FYI: this piece can be done with a 2-needle approach. I chose to use the 1-needle approach as I find it much easier.
For Side 1 - make up the square with the RAW stitch. Start at the center (blue). End at the corner.
You should be able to easily see the repeating RAW patterns on this side.
Next we move on to making the "Wall" or sides. You can easily see how that too is made up of a RAW pattern. Just keep in mind as you continue that the orange bead constitutes the "Wall" and the star-dust (smaller) gold will make up the other square surround of Side 2.
This recognition will help as you continue to bead and create the "Wall".
When you complete the side "Wall", flip your piece around. Now we will complete Side 2.
The inner square of side 2 (here) is made up of the smaller (4mm) bronze metal beads.
For additional clarity I have circled the 3 (star dust gold) beads which make up the 3 beads that will form a basic RAW block when joined to each of the inner bronze beads.
Now complete the inner RAW block with the smaller bronze beads.

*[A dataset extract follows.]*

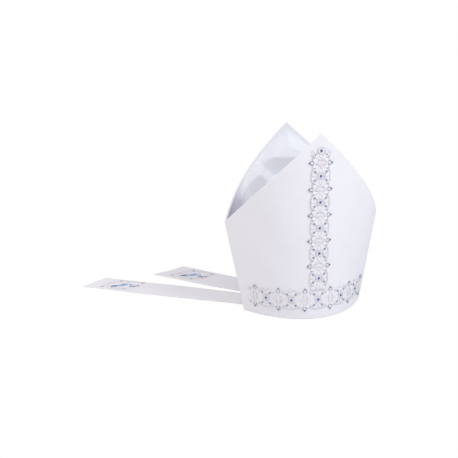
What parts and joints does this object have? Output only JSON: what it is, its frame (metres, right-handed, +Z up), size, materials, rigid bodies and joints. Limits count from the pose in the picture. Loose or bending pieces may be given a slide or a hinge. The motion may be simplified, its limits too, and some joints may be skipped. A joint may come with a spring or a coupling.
{
  "type": "bishop mitre",
  "caption": "Pointed ceremonial cloth hat with two stiff horns, a satin gusset between them, jewelled bands on the front and lappets laid out behind.",
  "frame": {"origin": "middle of the head opening, on the plane of the hem that the mitre stands on", "axes": "+Z up, the front panel faces -Y, +X towards the wearer's left"},
  "size_m": [0.5115, 0.385, 0.318],
  "materials": {
    "ivory_cloth": "fine matt ivory white weave",
    "satin": "cool white satin with a soft sheen",
    "embroidery": "raised taupe and silver thread over pale filling",
    "blue_embroidery": "raised blue and grey thread",
    "blue_stone": "polished dark blue cut glass"
  },
  "bodies": {
    "root": {"front_panel": "ivory_cloth", "back_panel": "ivory_cloth", "gusset": "satin", "right_lappet": "ivory_cloth", "left_lappet": "ivory_cloth", "right_lappet_motif": "blue_embroidery", "left_lappet_motif": "blue_embroidery", "hem_orphrey": "embroidery", "vertical_orphrey": "embroidery", "centre_stone_01": "blue_stone", "centre_stone_02": "blue_stone", "centre_stone_03": "blue_stone", "centre_stone_04": "blue_stone", "centre_stone_05": "blue_stone", "centre_stone_06": "blue_stone", "centre_stone_07": "blue_stone", "centre_stone_08": "blue_stone", "centre_stone_09": "blue_stone", "centre_stone_10": "blue_stone", "centre_stone_11": "blue_stone"}
  },
  "joints": []
}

Then join this inner bronze RAW block to the outer star-dust gold beads. Join all 4 corners of the inner RAW block.
Photos of the finished RAW Square
Important: You should keep your thread snug and taut when making this so that it is not all floppy - which is not what you want and it also makes the beading process less enjoyable. However no matter how carefully taut you keep your thread, you will find that you will need to bead through the beads on Side 1 & Side 2 to really tighten the entire object. Do this till you are satisfied or until you can no longer multi-pass through any of the beads.
Additional Notes on How to Make RAW Square
It is very useful if you know beforehand if you will be needing bail or ring connectors. If you do, and you want to have some jump rings attached - it is best to use closed jump rings so that it is secure. To do this, plan where you are going to have the ring connectors. Then during the phase of beading the outer square (side 1), you can include the closed jump ring so that when the whole thing is done up, the jumprings are seamless and securely integrated into the piece.Namaste! May all your right angle weaves work out just right for you!